Il materiale viene recapitato mediante una colonna di furgoni in base alle richieste arrivate dalle realtà locali civili e religiose.
(vedi a pp. 32 e 33 le foto 11-23)

 

Mukačevo

Siamo sulla strada del ritorno da Mukačevo dove abbiamo portato diversi aiuti.
La missione che stiamo sostenendo è delle suore Basileane che vivono qui, a Leopoli (L‘viv) e vicino a Kiev
«Com'è la situazione? », chiedo alla suora responsabile del progetto.

«Direi terribile. Abbiamo i soldati che arrivano da noi feriti e che ci chiedono di pregare per loro perché si sentono morire. Proprio ieri quattro persone sono arrivate ferite da noi e mentre pregavamo con loro sono mancate. La vostra presenza è importantissima.
Siete coraggiosi».

Coraggiosi noi? Io piuttosto penso al coraggio che ha lei. È venuta da Leopoli (L'viv) da sola, la macchina le si è rotta in piena notte e nonostante tutto aveva un sorriso che non dimenticherò mai. «Cercheremo di portare questo anche nella nostra comunità vicino a Kiev dove la situazione è ancora più disastrosa. I camion con gli aiuti sono tutti fuori dalla città e non riescono entrare a causa dell’esercito russo.

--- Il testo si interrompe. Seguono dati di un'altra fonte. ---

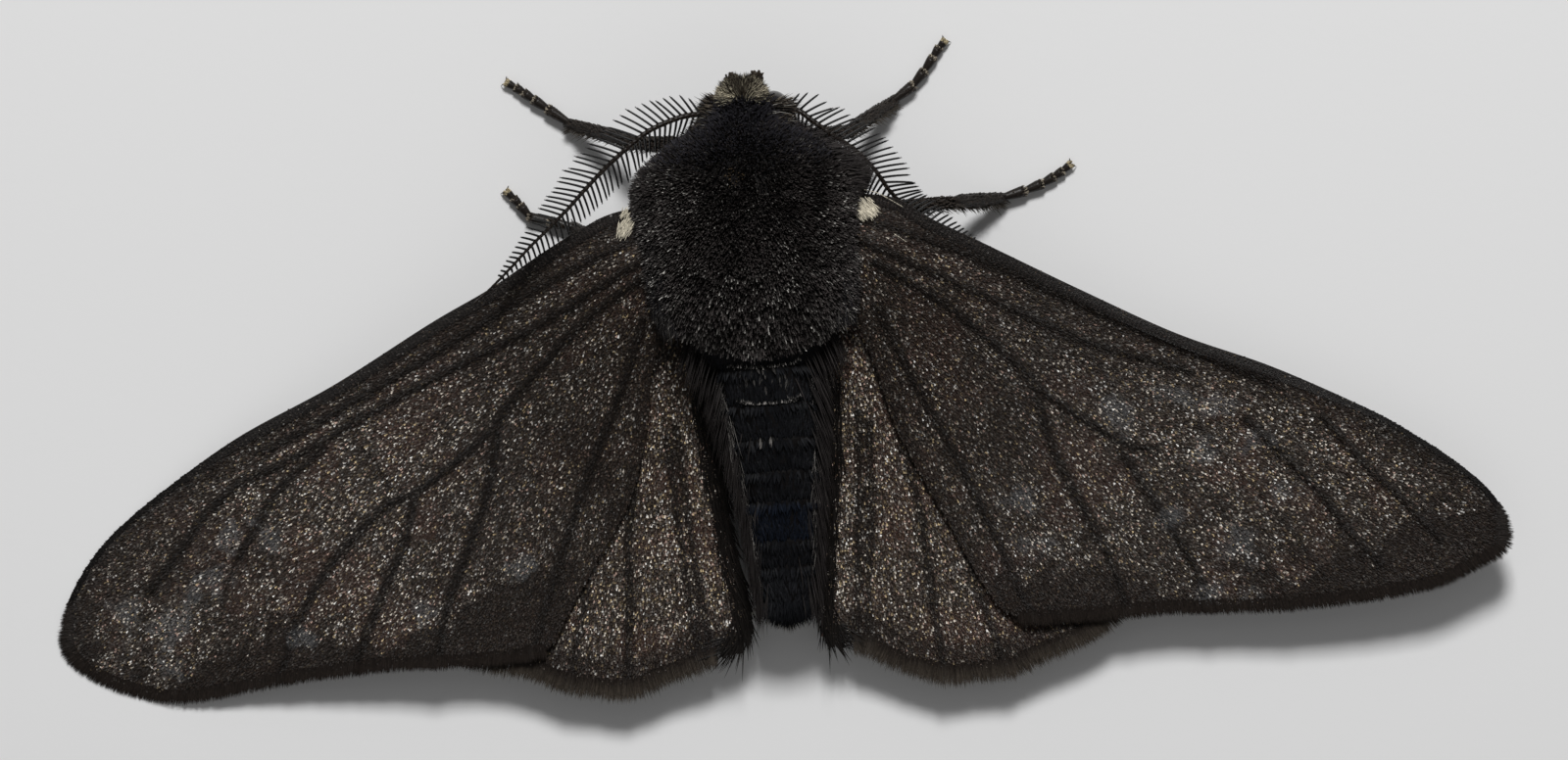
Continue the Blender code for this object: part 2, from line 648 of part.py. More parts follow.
def leg_line(pair, side):
    """Joints of one leg on the side that it stands."""
    joints = [Vector(p) for p in LEG_JOINTS[pair]]
    if side == LEFT and pair in LEFT_FEET:
        joints[2] = Vector(LEFT_KNEES[pair])
        joints[3:] = [Vector(p) for p in LEFT_FEET[pair]]
    return [Vector((side * p.x, p.y, p.z)) for p in joints]


def swept_tube(name, line, radii):
    """Swept tube through a row of points with a radius at each."""
    curve = bpy.data.curves.new(name, "CURVE")
    curve.dimensions = "3D"
    curve.bevel_depth = MM
    curve.bevel_resolution = 2
    curve.use_fill_caps = True
    spline = curve.splines.new("POLY")
    spline.points.add(len(line) - 1)
    for spot, place, radius in zip(spline.points, line, radii):
        spot.co = (*(place * MM), 1.0)
        spot.radius = radius
    swept = bpy.data.objects.new(name + "_sweep", curve)
    bpy.context.scene.collection.objects.link(swept)
    mesh = evaluated_mesh(swept)
    bpy.data.objects.remove(swept)
    work = bmesh.new()
    work.from_mesh(mesh)
    bmesh.ops.remove_doubles(work, verts=work.verts, dist=1e-6)
    bmesh.ops.recalc_face_normals(work, faces=work.faces)
    work.to_mesh(mesh)
    work.free()
    made = bpy.data.objects.new(name, mesh)
    bpy.context.scene.collection.objects.link(made)
    return made


def floor_cutter():
    """Slab below the floor, which leaves each foot a small flat."""
    bpy.ops.mesh.primitive_cube_add(size=1.0)
    slab = bpy.context.object
    slab.data.transform(Matrix.Diagonal((0.1, 0.1, 0.004, 1.0)))
    slab.data.transform(Matrix.Translation((0, 0, -0.002)))
    return slab


def leg_fringe(knee, ankle, side):
    """Short locks of hair that trail behind a tibia towards its ankle."""
    ahead = (ankle - knee).normalized()
    behind = Vector((ahead.y, -ahead.x, 0)).normalized() * side
    made = []
    for share in FRINGE_SHARES:
        foot = knee.lerp(ankle, share) + Vector((0, 0, 0.03))
        path = [foot + behind * FRINGE_LENGTH * out + ahead * FRINGE_LENGTH * on
                for out, on in ((0.05, 0.0), (0.32, 0.25), (0.5, 0.62), (0.55, 1.0))]
        made.append(lock("fringe", path, [Vector((0, 0, 1))] * 3, FRINGE_WIDTH, FRINGE_THICK))
    return made


def claws(ankle, claw):
    """Two small hooked claws at the end of a foot."""
    ahead = Vector((claw.x - ankle.x, claw.y - ankle.y, 0)).normalized()
    across = Vector((ahead.y, -ahead.x, 0))
    made = []
    for way in (1, -1):
        path = [claw + ahead * CLAW_LENGTH * on + across * way * CLAW_LENGTH * out + Vector((0, 0, down))
                for on, out, down in ((-0.5, 0.1, 0), (0.2, 0.3, 0.02), (0.65, 0.5, -0.02), (1, 0.6, -0.1))]
        made.append(lock("claw", path, [Vector((0, 0, 1))] * 3, CLAW_THICK, CLAW_THICK))
    return made


def build_leg(pair, side):
    coxa, trochanter, knee, ankle, claw = leg_line(pair, side)
    line = [coxa, coxa.lerp(trochanter, 0.7), trochanter]
    radii = [COXA_RADIUS, COXA_RADIUS, FEMUR_RADIUS]
    for share, size in ((0.25, 1.15), (0.6, 1.1), (0.93, 0.85)):
        line.append(trochanter.lerp(knee, share))
        radii.append(FEMUR_RADIUS * size)
    for share, size in ((0.06, 0.95), (0.35, 1.1), (0.75, 1.0), (0.95, 0.9)):
        line.append(knee.lerp(ankle, share))
        radii.append(TIBIA_RADIUS * size)
    for joint in range(TARSUS_JOINTS):
        for share, size in ((0.12, 0.85), (0.8, 1.05)):
            line.append(ankle.lerp(claw, (joint + share) / TARSUS_JOINTS))
            radii.append(TARSUS_RADIUS * size)
    line.append(claw)
    radii.append(TARSUS_RADIUS * 0.5)
    leg = swept_tube("leg_" + pair + "_" + SIDE_NAMES[side], line, radii)
    boolean(leg, leg_fringe(knee, ankle, side) + claws(ankle, claw), "UNION")
    boolean(leg, [thorax_clearance(), floor_cutter()], "DIFFERENCE")
    return leg


def finish(parts):
    """Gives the parts their materials and sets them under one empty that puts the origin mid-box."""
    holder = bpy.data.objects.new(NAME, None)
    bpy.context.scene.collection.objects.link(holder)
    home = bpy.data.collections.new(NAME)
    bpy.context.scene.collection.children.link(home)
    holder.location = (-MIDDLE_OF_BOX[0] * MM, -MIDDLE_OF_BOX[1] * MM, 0)
    finishes = {name: material(name) for name in COLOURS}
    for part, finish_name in parts:
        for old in list(part.users_collection):
            old.objects.unlink(part)
        home.objects.link(part)
        part.parent = holder
        part.data.materials.clear()
        part.data.materials.append(finishes[finish_name])
        part.data.shade_smooth()
        sharp = SHARP_DEGREES.get(finish_name, SHARP_ELSEWHERE)
        part.data.set_sharp_from_angle(angle=math.radians(sharp))


def main():
    clear_scene()
    draw = random.Random(SEED)
    parts = [(build_thorax(draw), "coat"), (build_head(draw), "coat"), (build_abdomen(draw), "coat")]
    for side in SIDE_NAMES:
        parts.append((build_eye(side), "eye"))
        parts.append((build_antenna(side, draw), "antenna"))
        parts.append((build_forewing(side), "wing"))
        parts.append((build_hindwing(side), "wing"))
        for pair in LEG_JOINTS:
            parts.append((build_leg(pair, side), "leg"))
    finish(parts)


main()
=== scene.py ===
import math
import bmesh
import bpy
import numpy as np
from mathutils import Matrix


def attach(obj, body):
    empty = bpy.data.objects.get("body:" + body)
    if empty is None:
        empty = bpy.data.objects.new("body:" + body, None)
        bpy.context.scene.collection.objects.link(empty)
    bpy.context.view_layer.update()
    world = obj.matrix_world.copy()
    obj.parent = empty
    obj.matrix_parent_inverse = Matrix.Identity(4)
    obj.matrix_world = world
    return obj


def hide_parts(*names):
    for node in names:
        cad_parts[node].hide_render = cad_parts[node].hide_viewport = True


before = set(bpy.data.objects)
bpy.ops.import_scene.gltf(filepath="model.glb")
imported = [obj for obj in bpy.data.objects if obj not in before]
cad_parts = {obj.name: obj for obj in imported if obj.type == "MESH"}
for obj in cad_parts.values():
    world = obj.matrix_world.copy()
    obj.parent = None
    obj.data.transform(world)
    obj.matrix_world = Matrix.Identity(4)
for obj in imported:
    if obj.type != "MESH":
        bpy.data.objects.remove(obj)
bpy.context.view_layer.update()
print("frame loaded:", len(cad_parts), "nodes")

# Lengths are millimetres in the moth's own frame: x to its right, y to its head, z up from its feet.
mm = 0.001
mothMiddle = np.array((0.17, -4.7, 0.0))  # the middle of the model's box in the moth's own frame
patchSize = 0.003  # one scale or hair on the unwrap
floorGap = 0.012  # nothing reaches lower than this


def unit(rows):
    return rows / np.maximum(np.linalg.norm(rows, axis=-1, keepdims=True), 1e-9)


def ease(value, low, high):
    share = np.clip((value - low) / (high - low), 0.0, 1.0)
    return share * share * (3 - 2 * share)


def linear(code):
    values = np.array([int(code[i:i + 2], 16) for i in (1, 3, 5)]) / 255
    return np.where(values <= 0.04045, values / 12.92, ((values + 0.055) / 1.055) ** 2.4)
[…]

Lì la gente sta morendo di fame». Il suo silenzio si unisce al mio. Stacco la camera e ci abbracciamo.
Noi ci siamo. Siamo lì per loro. Dietro di noi c'è un esercito con le braccia lunghe fino a Torino.
Un esercito che non molla.
Neanche a morire.


Veronica e Tania

Sono due donne di 36 anni.
Hanno coraggio.
Da quando è iniziata la guerra fanno la spola tra Ucraina e Romania per portare aiuti dove serve

Veronica e Tania fondamentalmente viaggiano da sole sul loro mezzo. Veronica arriva da Odessa, con la minaccia russa alle porte.
Mi racconta di quanto sta avvenendo a Mariupol, città portuale accerchiata dai russi. Un assedio terribile che costringe i civili alla fame. Veronica mi racconta di un bambino morto di sete. Non ho parole. Tania invece vive a Černivci, poco dopo il confine rumeno. Ha deciso di ospitare 35 profughi tra famiglie, donne e bambini.
Hanno bisogno di tutto, perché la gente ha fame.

«Non avete idea di quello che state facendo per noi», me lo dice con uno sguardo penetrante che non dimenticherò.
Tra i profughi accolti da Tania c’era anche una ragazza di nome Oxana.
Le ho chiesto della sua vita, di quello che aveva vissuto prima di scappare dalla guerra. Si è commossa. È una coreografa e insegnava danza.
Di fatto la sua vita di prima non c'è più ed è costretta a ripartire da zero. Con lei c’erano anche la zia, la mamma, i suoi bambini. Il marito invece è rimasto a combattere. Alla domanda su cosa vedano davanti a loro, la stessa risposta: non lo sanno.